Ideas? Anybody else seen this thing?

Protesilaus,
Thanks for the mailbag answer link. I still have some questions, thougn (see OP) and I think I may open this topic again in IMHO to get some first hand accounts of bidet usage.
Zsofia,
Yes! I saw those exact same kinds of bidets in Italy and was wondering the same thing myself. That was one of the contributing factors in my decision to start this thread.

I imagine the double fauceted, nozzle pointing downwards type bidet must involve scrubbing of some king. I was also too timid to try it but it truly was great for shaving my legs.

Our new hospital has bidet looking thingies in the patients rest rooms. I think they are used to wash out bed pans.

And Royalty wonder why the peasants revolt! :smiley:

There was a paperless toilet in the US in the 70s I think it was. One button would shot warm water on your butt & another would dry it.

Yeah, but whatever you do, DO NOT touch the 3rd button. :D:D

Thanks for pointing that out. I made a funny and I didn’t even know it. I seriously laughed out loud! :smiley:

Of course I meant “scrubbing of some kind” but for all I know scrubbing royalty may indeed be involved. This is why I need information! What if I were to use it and not scrub royalty? It might provoke some kind of international incident.
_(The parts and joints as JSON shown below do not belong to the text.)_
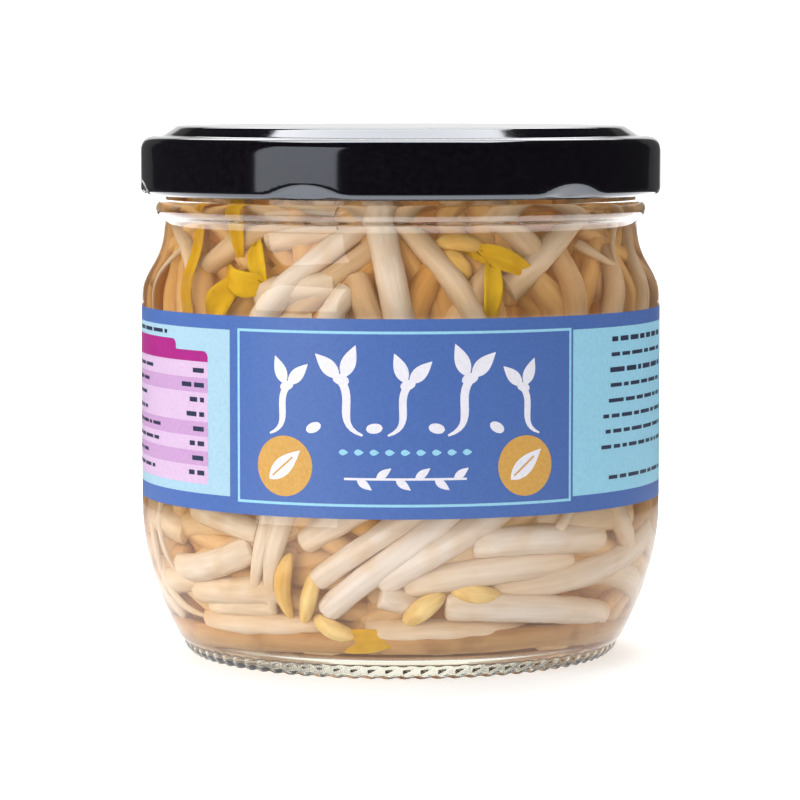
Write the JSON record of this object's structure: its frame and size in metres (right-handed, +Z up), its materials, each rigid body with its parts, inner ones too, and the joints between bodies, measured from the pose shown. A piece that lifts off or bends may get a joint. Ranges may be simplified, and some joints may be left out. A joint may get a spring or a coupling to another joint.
{
  "type": "jar of bean sprouts",
  "caption": "Squat glass jar packed with bean sprouts in brine, with a wrapped paper label and a twist-off steel lid that turns on its thread.",
  "frame": {"origin": "centre of the jar's base, on the surface that it stands on", "axes": "+Z up the jar's axis, -Y towards the middle of the label's front panel, +X to the right of it"},
  "size_m": [0.0848, 0.0848, 0.0859],
  "materials": {
    "glass": "clear flint glass, smooth, slightly green where it is thick",
    "label_paper": "coated paper printed in periwinkle blue, pale cyan and pink",
    "brine": "pale amber brine",
    "sprouts": "moist translucent cream sprout stems",
    "sprout_leaf": "moist yellow seed leaves",
    "seal_compound": "off-white flowed-in sealing compound",
    "lid_lacquer": "gloss black lacquer on tinplate"
  },
  "bodies": {
    "jar": {"glass_jar": "glass", "label": "label_paper", "brine": "brine", "sprouts": "sprouts"},
    "seal": {"lid_seal": "seal_compound"},
    "lid": {"lid": "lid_lacquer"}
  },
  "joints": [
    {"name": "lid_rise", "type": "slide", "parent": "jar", "child": "seal", "axis": [0, 0, 1], "range_m": [0, 0.00105]},
    {"name": "lid_twist", "type": "hinge", "parent": "seal", "child": "lid", "pos_m": [0, 0, 0.08], "axis": [0, 0, 1], "range_deg": [0, 35]}
  ],
  "couplings": [
    {"joint": "lid_rise", "follows": "lid_twist", "m_per_rad": 0.0017188}
  ]
}
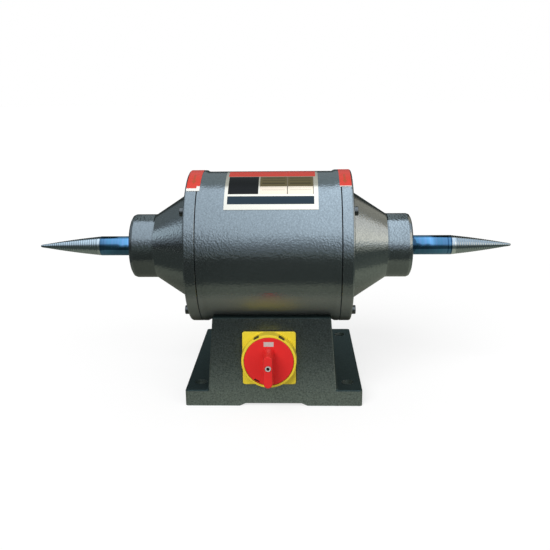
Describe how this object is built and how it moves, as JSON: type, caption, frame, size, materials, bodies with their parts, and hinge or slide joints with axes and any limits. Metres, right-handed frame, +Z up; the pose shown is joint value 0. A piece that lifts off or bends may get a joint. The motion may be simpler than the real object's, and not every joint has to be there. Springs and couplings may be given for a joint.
{
  "type": "dental polishing lathe",
  "caption": "Bench polishing motor with a tapered screw spindle at each end, a hammertone cast pedestal and a rotary cam switch on its front face.",
  "frame": {"origin": "centre of the bench bolt pattern, on the bench plane under the foot pads", "axes": "+Z up, +X to the right seen from the switch side and parallel to the shaft, +Y to the back"},
  "size_m": [0.4308, 0.1988, 0.2043],
  "materials": {
    "hammertone_paint": "glossy grey hammertone enamel on cast metal",
    "blued_steel": "polished blued steel running into ground grey steel",
    "bearing_steel": "ground bearing steel",
    "zinc_steel": "zinc-plated steel",
    "black_oxide_steel": "blackened cap screws, worn to bright steel on the edges",
    "shaft_steel": "turned steel",
    "electrical_steel": "stacked laminations",
    "copper_winding": "varnished enamelled copper",
    "cast_aluminium": "die-cast",
    "cage_brass": "pressed",
    "yellow_plastic": "satin yellow moulding",
    "red_plastic": "satin red moulding",
    "white_plastic": "inlaid index mark",
    "black_plastic": "moulded",
    "black_rubber": "moulded",
    "label_white": "printed vinyl",
    "label_red": "printed vinyl",
    "felt": "pressed felt"
  },
  "bodies": {
    "frame": {"base_casting": "hammertone_paint", "bottom_cover": "zinc_steel", "bottom_cover_screws": "zinc_steel", "saddle_bolts": "zinc_steel", "saddle_washers": "zinc_steel", "wire_grommet": "black_rubber", "cable_gland": "black_plastic", "gland_cap_nut": "black_plastic", "gland_seal": "black_rubber", "gland_locknut": "black_plastic", "run_capacitor": "cast_aluminium", "capacitor_clip": "zinc_steel", "clip_screw": "zinc_steel", "terminal_block": "black_plastic", "terminal_screws": "zinc_steel", "earth_stud": "zinc_steel", "motor_barrel": "hammertone_paint", "stator_core": "electrical_steel", "winding_left": "copper_winding", "winding_right": "copper_winding", "end_shield_left": "hammertone_paint", "end_shield_right": "hammertone_paint", "end_shield_screws_left": "black_oxide_steel", "end_shield_screws_right": "black_oxide_steel", "bearing_outer_left": "bearing_steel", "bearing_outer_right": "bearing_steel", "shaft_seal_left": "felt", "shaft_seal_right": "felt", "wave_spring": "bearing_steel", "rating_plate": "label_white", "arrow_label_left": "label_red", "arrow_label_right": "label_red", "switch_plate": "yellow_plastic", "switch_gasket": "black_rubber", "switch_fixing_screws": "zinc_steel", "switch_housing": "black_plastic", "switch_rear_cover": "black_plastic", "switch_terminals": "zinc_steel"},
    "rotor": {"motor_shaft": "shaft_steel", "rotor_core": "electrical_steel", "rotor_cage": "cast_aluminium", "shaft_circlips": "bearing_steel", "bearing_inner_left": "bearing_steel", "bearing_inner_right": "bearing_steel", "taper_spindle_left": "blued_steel", "taper_spindle_right": "blued_steel", "spindle_grub_screws": "shaft_steel"},
    "ball_cage_left": {"bearing_cage_left": "cage_brass", "bearing_balls_left": "bearing_steel"},
    "ball_cage_right": {"bearing_cage_right": "cage_brass", "bearing_balls_right": "bearing_steel"},
    "knob": {"switch_knob": "red_plastic", "knob_index": "white_plastic", "knob_screw": "zinc_steel", "switch_shaft": "black_plastic"}
  },
  "joints": [
    {"name": "spindle_spin", "type": "hinge", "parent": "frame", "child": "rotor", "pos_m": [-0.0026, -0.032, 0.1355], "axis": [1, 0, 0], "continuous": true},
    {"name": "ball_cage_left_spin", "type": "hinge", "parent": "frame", "child": "ball_cage_left", "pos_m": [-0.1086, -0.032, 0.1355], "axis": [1, 0, 0], "continuous": true},
    {"name": "ball_cage_right_spin", "type": "hinge", "parent": "frame", "child": "ball_cage_right", "pos_m": [0.1034, -0.032, 0.1355], "axis": [1, 0, 0], "continuous": true},
    {"name": "knob_turn", "type": "hinge", "parent": "frame", "child": "knob", "pos_m": [-0.0035, -0.08266, 0.0458], "axis": [0, -0.999, 0.0436], "range_deg": [-30, 30]}
  ],
  "couplings": [
    {"joint": "ball_cage_left_spin", "follows": "spindle_spin", "ratio": 0.3816},
    {"joint": "ball_cage_right_spin", "follows": "spindle_spin", "ratio": 0.3816}
  ]
}
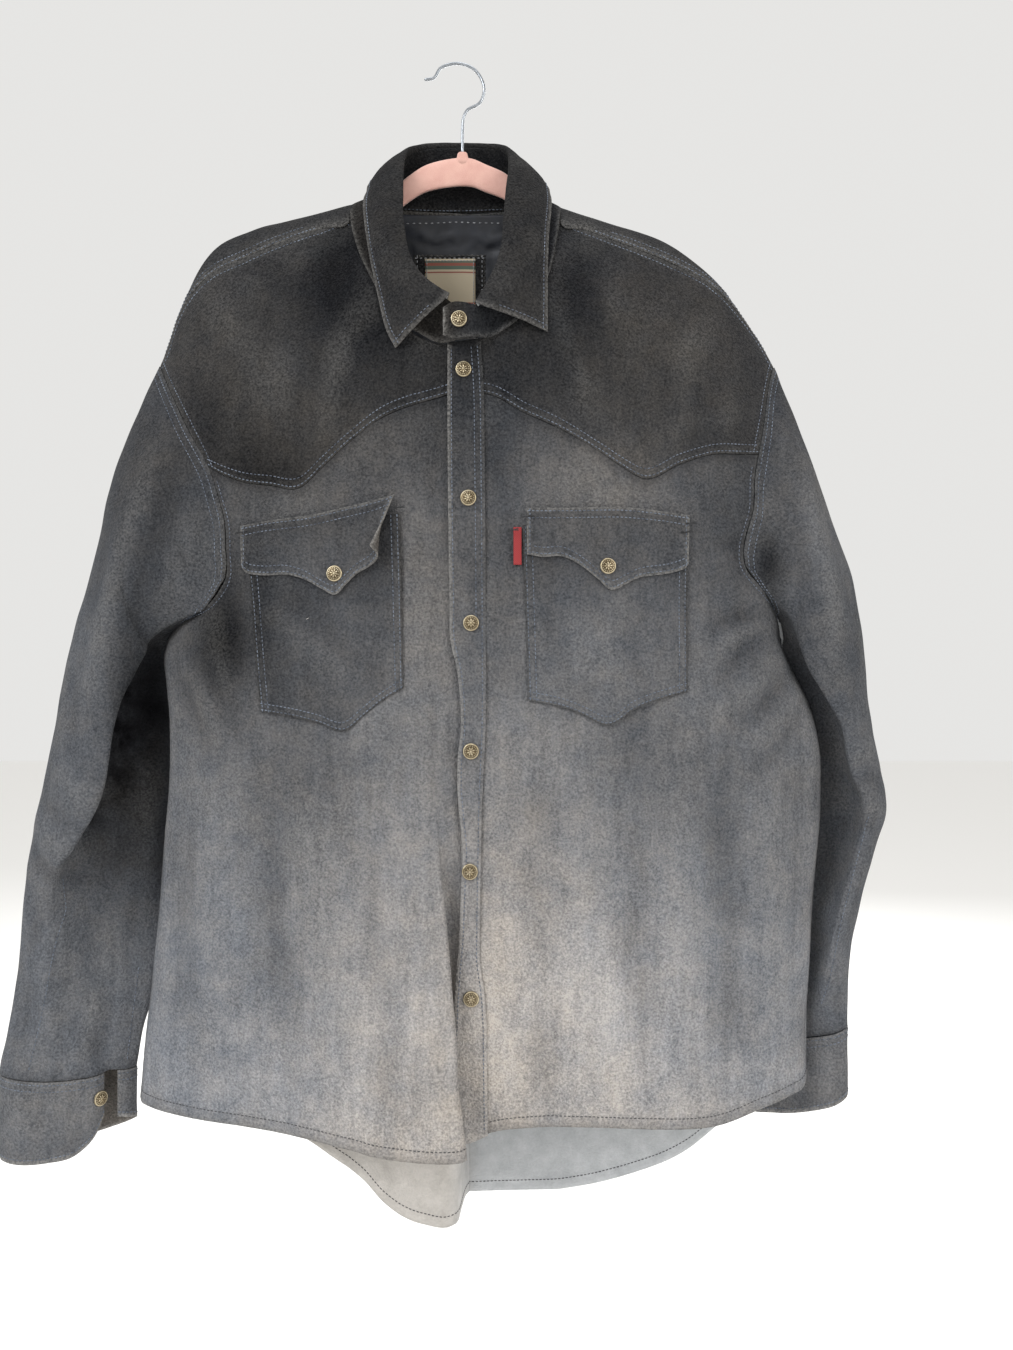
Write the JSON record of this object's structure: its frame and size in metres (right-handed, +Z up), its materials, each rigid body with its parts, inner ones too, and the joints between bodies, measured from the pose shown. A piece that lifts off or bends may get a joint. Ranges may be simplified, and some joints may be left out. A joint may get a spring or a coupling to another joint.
{
  "type": "worn leather jacket on a hanger",
  "caption": "Worn suede shirt jacket with a pointed collar, curved yokes, flapped chest pockets and a snap front, hanging empty on a slim flocked hanger with a wire hook.",
  "frame": {"origin": "top of the inside of the hanger's hook, where the hook rests on what carries it", "axes": "+Z up, +X to the wearer's left, +Y to the back of the garment"},
  "size_m": [0.7513, 0.1323, 0.9784],
  "materials": {
    "dark_suede": "matte worn suede, near black with a brown cast, darker at the collar and yokes",
    "grey_suede": "matte worn suede, charcoal grey with a slate blue cast in places",
    "faded_suede": "matte worn suede, faded to a warm taupe grey towards the hem",
    "navy_satin": "smooth satin weave, soft sheen, wrinkled",
    "black_patch": "plain woven cloth with a pinked edge",
    "cream_label": null,
    "rust_tape": "plain woven tape, muted rust red, no lettering",
    "brass_snaps": "aged brass caps with a plain ring of dots",
    "pink_flock": "short velvety flock, pale pink",
    "chrome_wire": "bright plated wire"
  },
  "bodies": {
    "root": {"right_front_yoke": "dark_suede", "left_front_yoke": "dark_suede", "right_front_panel": "faded_suede", "left_front_panel": "faded_suede", "back_yoke": "dark_suede", "back_panel": "faded_suede", "placket_band": "grey_suede", "right_pocket": "grey_suede", "right_pocket_flap": "dark_suede", "left_pocket": "grey_suede", "left_pocket_flap": "dark_suede", "pocket_tape": "rust_tape", "collar_leaf": "dark_suede", "collar_stand": "dark_suede", "yoke_lining": "navy_satin", "label_patch": "black_patch", "neck_label": "cream_label", "right_sleeve": "grey_suede", "left_sleeve": "grey_suede", "right_cuff": "grey_suede", "left_cuff": "grey_suede", "placket_snap_1": "brass_snaps", "placket_snap_2": "brass_snaps", "placket_snap_3": "brass_snaps", "placket_snap_4": "brass_snaps", "placket_snap_5": "brass_snaps", "placket_snap_6": "brass_snaps", "collar_snap": "brass_snaps", "right_flap_snap": "brass_snaps", "left_flap_snap": "brass_snaps", "right_cuff_snap": "brass_snaps", "hanger_body": "pink_flock", "hanger_hook": "chrome_wire"}
  },
  "joints": []
}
What I want to know is, assuming your ass is getting all wet, how do you keep water from trickling down your legs and getting your pants (which are presumably around your ankles) wet?

If you squat over it, this seems impossible to avoid unless you squat so low that your knees are higher than your butt (water won’t run up your thighs). If you sit on the thing, this seems avoidable, as the water will run down your cheeks until hitting the part where your cheeks contact the bidet, and then run down the inside of the bidet. However, that would mean that your ass makes direct contact with a part of the device which poo-poo-flavored water dribbles down, which seems, uh, suboptimal, to put it lightly.

but it does get washed. OTOH, I don’t recall that being a problem.

I suggest using one on your next vacation where you have one. I liked having one after long days of walking.

Now, try the paperless toilets in Egypt. :open_mouth:

You mean it is true that Americans invented white corn cobs???

Well, the inside of a normal toilet bowl gets washed, too, but that doesn’t mean I want to touch it. :smiley:

My dad used to say “rough as a cob” in reference to turbulence in his Cessnas and while referring to “washboard” roads in the car. While I could see that a cob is rough, I wondered why something would be rough as a cob as opposed to something else. He told me that “in the olden days” people used corn cobs in the outhouse. (I guess that was before the Sears catalog arrived.) Another thread in the forums brought about a couple of e-mails with one of the posters. Somehow we got off on a tangent and the other poster confirmed the story. Oh, am I glad there’s always been toilet paper!